Problem description: All lines from the one with "in imported if" through the one with "scene = bpy.context.scene", and only those, are to be reproduced exactly, both ends included.

Input records:
────────
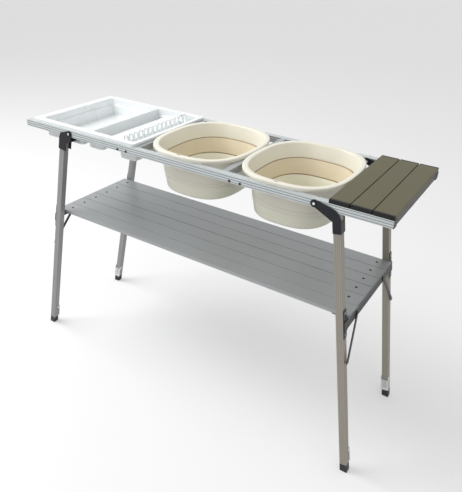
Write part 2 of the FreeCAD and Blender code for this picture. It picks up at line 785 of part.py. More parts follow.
def make_shelf_slats():
    length = "(shelf_right - shelf_left)"
    pitch = size.shelf_slat_width + size.shelf_slat_gap
    first = -(size.shelf_width - size.shelf_slat_width) / 2
    for index in range(int(size.shelf_slat_count)):
        body = new_body(f"shelf_slat_{index + 1}")
        outer = centred("shelf_slat_width", "shelf_slat_thickness")
        inner = centred("shelf_slat_width", "shelf_slat_thickness", "-shelf_slat_wall")
        pad(body, "YZ_Plane", [outer, inner], length)
        holes = [(f"{way} * ({length} / 2 - shelf_screw_inset)", "0") for way in (-1, 1)]
        drill(body, "XY_Plane", holes, "shelf_screw_radius + pivot_clearance")
        centre = Vector((size.shelf_left + size.shelf_right) / 2 - size.middle, first + index * pitch,
                        size.shelf_height - size.shelf_slat_thickness / 2)
        keep(body.Name, body, Placement(centre, Rotation()))


def make_shelf_screws():
    parts = []
    for place in shelf_screw_places():
        parts.append(rod("shelf_screw_shank", "shelf_screw_radius",
                         "shelf_slat_thickness + shelf_flange_thickness", place, Vector(0, 0, -1)))
        parts.append(rod("shelf_screw_head", "shelf_screw_head_radius", "shelf_screw_head_height", place,
                         Vector(0, 0, 1)))
    keep("shelf_screws", fused("shelf_screws", parts))


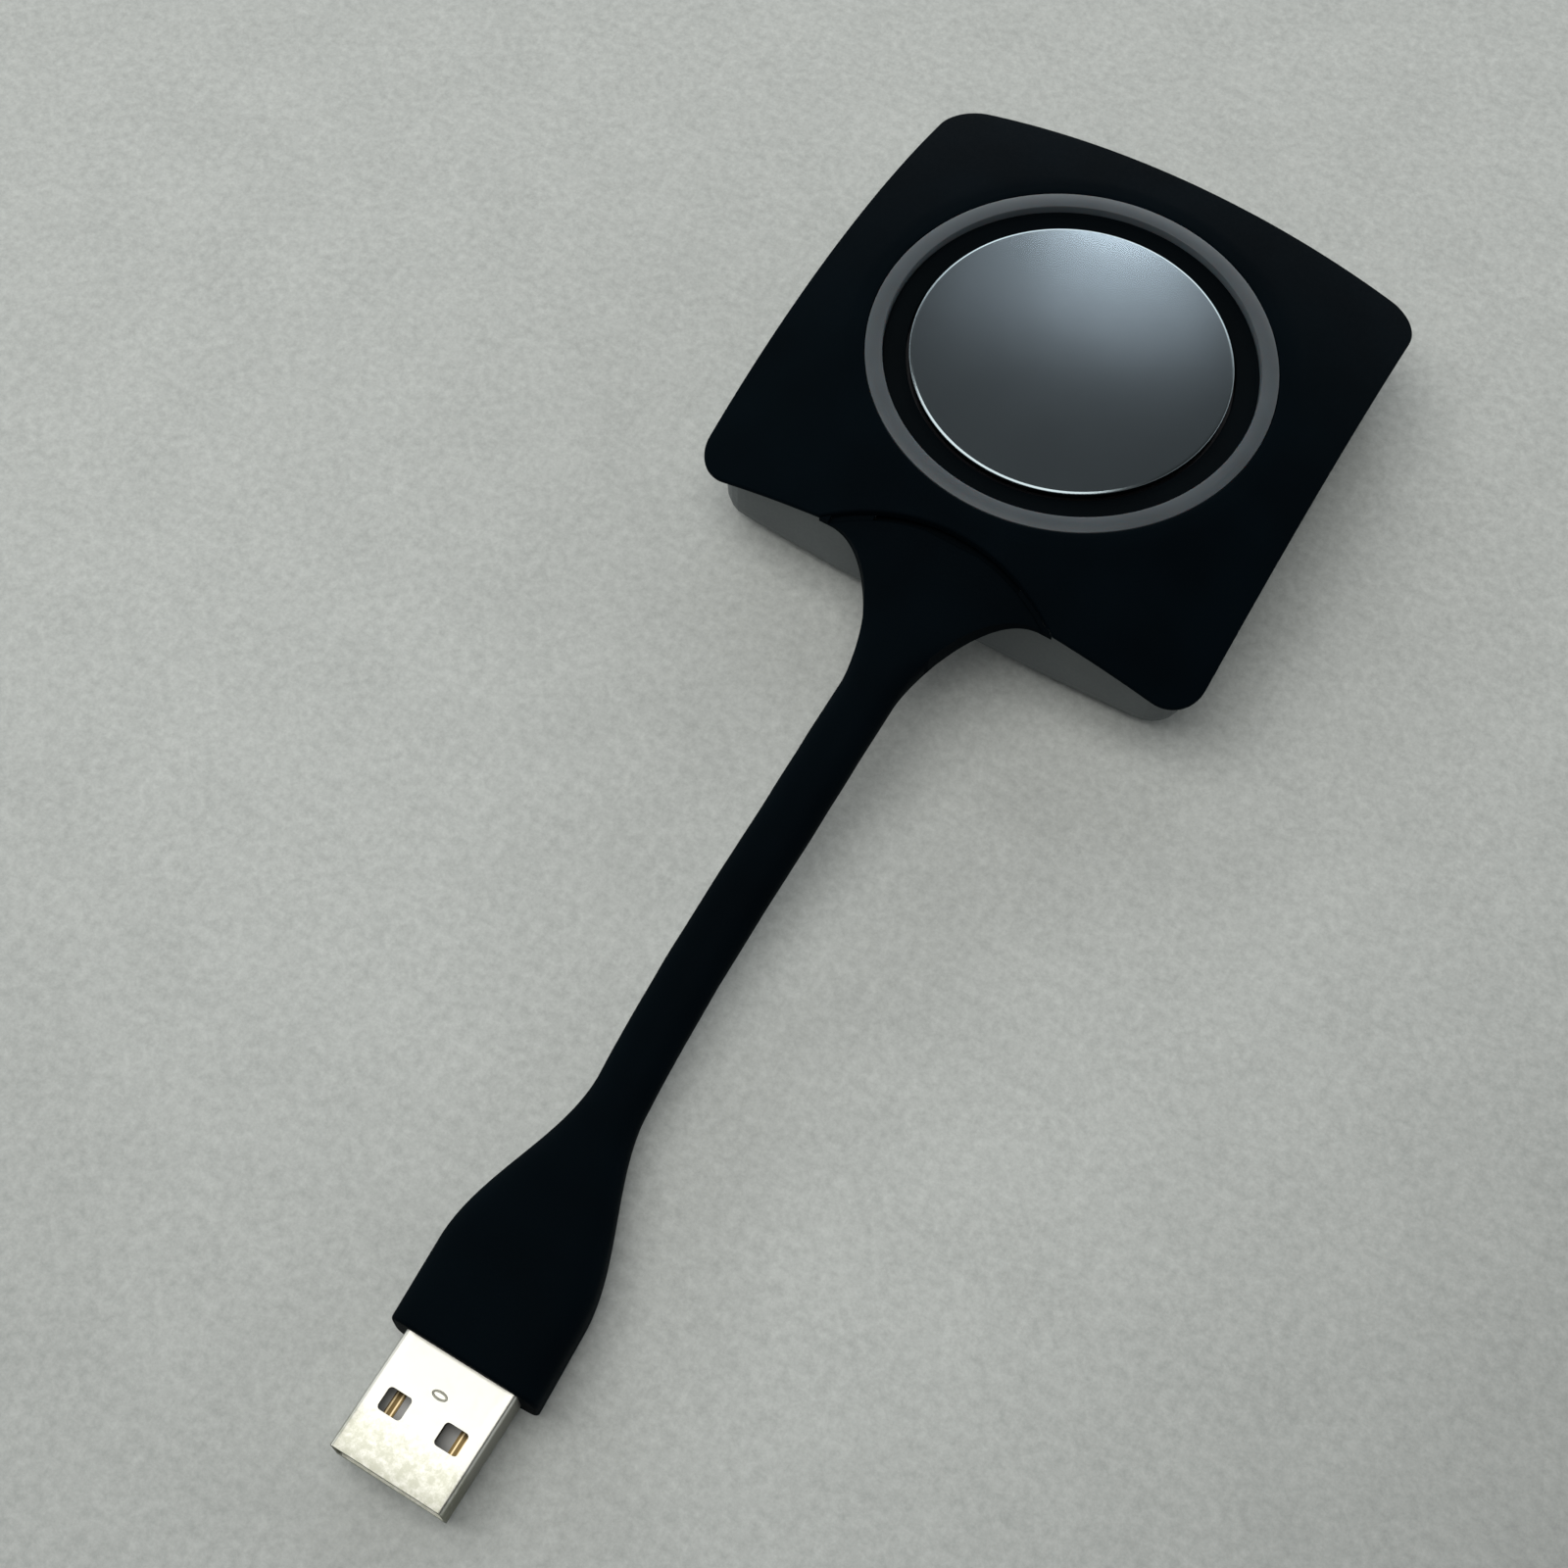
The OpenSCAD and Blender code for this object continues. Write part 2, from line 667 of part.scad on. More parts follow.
// Ring of points round one upright section of the moulding: middle, half sizes, squareness,
// and how much the top falls away sideways, as one over twice its radius
function power(v, e) = sign(v) * pow(abs(v), e);
function section(at, half_w, half_t, square, fall, sides) = [
    for (i = [0:sides - 1]) let (a = 360 * (i + 0.5) / sides, u = power(cos(a), 2 / square),
        drop = fall * pow(half_w * u, 2) / 2)
        [at[0] + half_w * u, at[1], at[2] - drop + (half_t - drop) * power(sin(a), 2 / square)]
];
function mix(a, b, t) = a + (b - a) * t;
function smooth(t) = t * t * (3 - 2 * t);

// The collar's section at share t of its free length; below zero it lies inside the head
function collar_section(t) = let (
    y = mix(collar_tip_y, cable_start[1], t),
    s = max(t, 0),
    flare = collar_flare * pow(1 - s, 2),
    top = t < 0 ? dome_z(-y) - collar_recess
        : mix(collar_top_z, cable_start[2] + cable_t / 2,
            t + collar_top_share * t * (1 - t) * (1 - 2 * t)),
    bottom = mix(shelf_z + rest_gap, cable_start[2] - cable_t / 2,
        s + collar_under_share * s * (1 - s))
) section([cable_start[0] * s, y, (top + bottom) / 2], cable_w / 2 + flare, (top - bottom) / 2,
    mix(collar_square, cable_square, s), pow(1 - s, 2) / (2 * dome_r), MOULD_SIDES);

module cable_collar() {
    back = (collar_reach + tongue_reach + over) / (cable_start[1] - collar_tip_y);
    color([0.035, 0.035, 0.04]) intersection() {
        skin([for (i = [0:COLLAR_STEPS]) collar_section(mix(back, 1, i / COLLAR_STEPS))]);
        union() {
            collar_arc(-collar_gap, 0, dome_apex);
            collar_tongue();
        }
    }
}

// Lower step of the collar's end: it fills the gap and reaches under the cover behind the wall
module collar_tongue() {
    wall_y = shell_wall + 3 * slip - shell_half;
    intersection() {
        dome_ball(cover_wall + tongue_drop);
        union() {
            collar_arc(-slip, 0, dome_apex);
            intersection() {
                collar_arc(tongue_reach, 0, dome_apex);
                translate([-head_half, wall_y, 0]) cube([head_w, head_half, dome_apex]);
            }
        }
    }
}

module flat_cable() {
    color([0.035, 0.035, 0.04]) skin([for (p = CABLE_ROUTE)
        section(p, cable_w / 2, cable_t / 2, cable_square, 0, CABLE_SIDES)]);
}

// The boot's section at share t of its length: it swells like a bottle's shoulder
function boot_section(t) = let (
    s = smooth(min(t * boot_len / boot_swell_len, 1))
) section(
    [mix(cable_end[0], plug_x, t), cable_end[1] - boot_len * t, mix(cable_end[2], plug_z, s)],
    mix(cable_w, boot_w, s) / 2, mix(cable_t, boot_h, s) / 2, mix(cable_square, boot_square, s), 0,
    MOULD_SIDES
);

module plug_boot() {
    color([0.035, 0.035, 0.04]) difference() {
        skin([for (i = [0:BOOT_STEPS]) boot_section(i / BOOT_STEPS)]);
        plug_outline(plug_w, plug_h, plug_corner_r, -over, plug_in);
    }
}

// Rounded bar along the plug, from y0 to y1 measured inwards from the boot's face
module plug_outline(w, h, r, y0, y1) {
    translate([plug_x, boot_y + y1, plug_z]) rotate([90, 0, 0]) linear_extrude(y1 - y0) {
        square([w, h - 2 * r], center = true);
        square([w - 2 * r, h], center = true);
        for (x = [-1, 1], y = [-1, 1]) translate([x * (w / 2 - r), y * (h / 2 - r)]) circle(r = r);
    }
}

module usb_shell() {
    color([0.8, 0.8, 0.78]) difference() {
        plug_outline(plug_w, plug_h, plug_corner_r, -plug_out, plug_in);
        plug_outline(plug_w - 2 * plug_wall, plug_h - 2 * plug_wall, plug_corner_r - plug_wall / 2,
            -plug_out - over, plug_in + over);
        for (share = window_shares) translate([plug_x + share * plug_w - window_size[0] / 2,
            boot_y - plug_out + window_at - window_size[1] / 2, 0])
            cube([window_size[0], window_size[1], boot_h]);
    }
}

module usb_tongue() {
    color([0.85, 0.85, 0.83]) translate([plug_x - plug_w / 2 + plug_wall + plug_corner_r,
        boot_y - plug_out + tongue_back, plug_z - plug_h / 2 + plug_wall])
        cube([plug_w - 2 * plug_wall - 2 * plug_corner_r, plug_out + plug_in - tongue_back, tongue_t]);
}

module usb_contacts() {
    color([0.8, 0.62, 0.25]) for (share = contact_shares)
        translate([plug_x + share * plug_w - contact_w / 2, boot_y - plug_out + contact_back,
            plug_z - plug_h / 2 + plug_wall + tongue_t])
            cube([contact_w, contact_len, contact_t]);
}

top_cover();
light_ring();
inner_bezel();
button_cap();
button_carrier();
switch_body();
switch_plunger();
bottom_shell();
main_board();
shield_can();
processor_chip();
memory_chip();
crystal();
power_inductor();
board_capacitors();
antenna_left();
antenna_right();
status_leds();
board_connector();
cable_wires();
board_screws();
housing_screws();
rubber_feet();
cable_collar();
flat_cable();
plug_boot();
usb_shell();
usb_tongue();
usb_contacts();
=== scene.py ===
import json
import math

import bmesh
import bpy
import numpy as np
from mathutils import Matrix, Vector


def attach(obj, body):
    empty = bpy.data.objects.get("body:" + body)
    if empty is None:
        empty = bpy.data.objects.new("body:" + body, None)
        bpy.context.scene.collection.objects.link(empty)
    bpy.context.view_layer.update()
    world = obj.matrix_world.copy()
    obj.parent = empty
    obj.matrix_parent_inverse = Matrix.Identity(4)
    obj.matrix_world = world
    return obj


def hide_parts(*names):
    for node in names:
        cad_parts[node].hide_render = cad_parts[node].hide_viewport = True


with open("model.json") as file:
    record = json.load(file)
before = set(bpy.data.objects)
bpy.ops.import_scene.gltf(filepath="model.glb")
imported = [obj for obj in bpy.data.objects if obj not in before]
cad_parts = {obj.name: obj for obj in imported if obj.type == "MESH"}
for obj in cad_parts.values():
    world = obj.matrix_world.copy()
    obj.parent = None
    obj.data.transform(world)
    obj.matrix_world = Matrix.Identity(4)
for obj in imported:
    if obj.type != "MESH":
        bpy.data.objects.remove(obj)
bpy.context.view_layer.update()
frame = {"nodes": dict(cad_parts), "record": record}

MM = 0.001
scene = bpy.context.scene

# Head and cover, in mm, as in the part's source
HEAD_HALF = 29.65
HEAD_CORNER = 4.2
DOME_R = 93.0
EDGE_Z = 14.1
COVER_WALL = 1.0
COVER_EDGE_T = 0.5
COVER_STEP_W = 0.6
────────
Exercise result:
cad_parts = {obj.name: obj for obj in imported if obj.type == "MESH"}
for obj in cad_parts.values():
    world = obj.matrix_world.copy()
    obj.parent = None
    obj.data.transform(world)
    obj.matrix_world = Matrix.Identity(4)
for obj in imported:
    if obj.type != "MESH":
        bpy.data.objects.remove(obj)
bpy.context.view_layer.update()
frame = {"nodes": dict(cad_parts), "record": record}

MM = 0.001
scene = bpy.context.scene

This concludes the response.